Aber auch hier existieren Grauzonen, in die Nina Kramer sich vorgetastet hat. Sie sei auf Frauenärzte gestoßen, die für Geld und Diskretion auch offiziell Verbotenes tun, auf Paare, die erst nach der Hochzeit feststellten, dass sie vom selben genetischen Vater abstammen. Schon beim Blick auf das Cover überkommt einen das Grauen: uniforme Baby-Puppen mit blauen Augen, offenem Mund und Barcode auf der Stirn. Leere und Einsamkeit vermitteln auch die brutalen Sexszenen. Nina Kramer wollte mit diesen lieblosen Begegnungen ganz bewusst die Kälte spiegeln, die ihrer Meinung nach auch in der Petrischale herrscht, wenn Ei und Sperma sich treffen.

Unter ihrem Pseudonym Anne West hat Nina Kramer Sex- und Erotik-Ratgeber mit unmissverständlichen Titeln wie „Gute Mädchen tun’s im Bett, böse überall“ oder „Warum Männer so schnell kommen und Frauen nur so tun als ob“ veröffentlicht. Als Nina George schreibt sie Krimis und Liebesromane.

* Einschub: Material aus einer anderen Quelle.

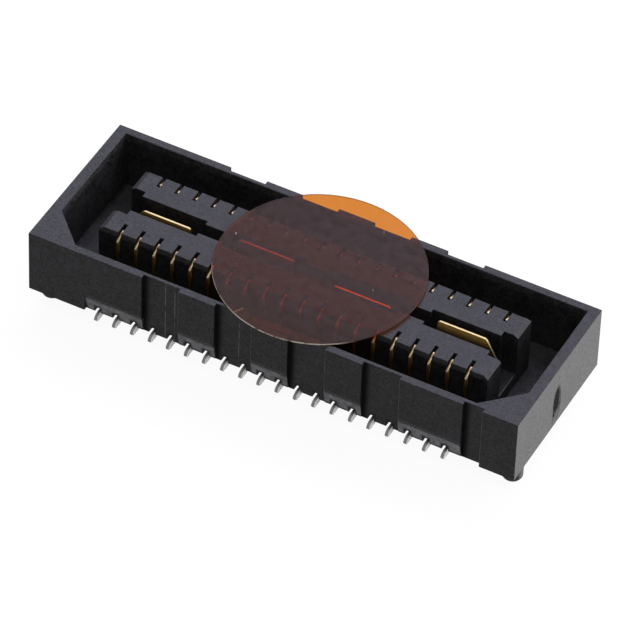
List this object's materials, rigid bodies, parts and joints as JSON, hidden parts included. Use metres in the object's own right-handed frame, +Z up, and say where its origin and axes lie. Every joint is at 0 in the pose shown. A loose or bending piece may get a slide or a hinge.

Und im „Hamburger Abendblatt“ fragt sie wöchentlich als Kolumnistin: „Lieben sie Hamburg?“ Schon als Elfjährige gab die gebürtige Bielefelderin als Berufswunsch an: „Ich will Hamburgerin werden.“ Und natürlich spielt auch ihr Horror-Szenario über Wunschkinder, die sich kaufen lassen, zwischen Hafen-City und Rothenbaumchaussee.

Dass die moderne Reproduktionsmedizin auch viele Familien glücklich macht, die auf natürlichem Weg kein Kind bekommen können, ist für Nina Kramer im Buch eine Marginalie. Im Laufe der Recherche und des Schreibens haben sich bei ihr parallele Meinungen zu diesem Thema gebildet, sagt sie. Sie verstehe diesen Wunsch, aber wo sind die Grenzen? Ab wann sollte sich Egozentrik dem Zauber des Lebens beugen? „Ich sage es mit Bedacht, aber dennoch voller Überzeugung: Niemand hat das Recht auf ein Kind, niemand hat das Recht auf einen anderen Menschen.“

Literaturangaben:
KRAMER, NINA: Ein Leben ohne mich. Roman. Pendragon Verlag, Bielefeld 2008. 306 S., 14,90 €.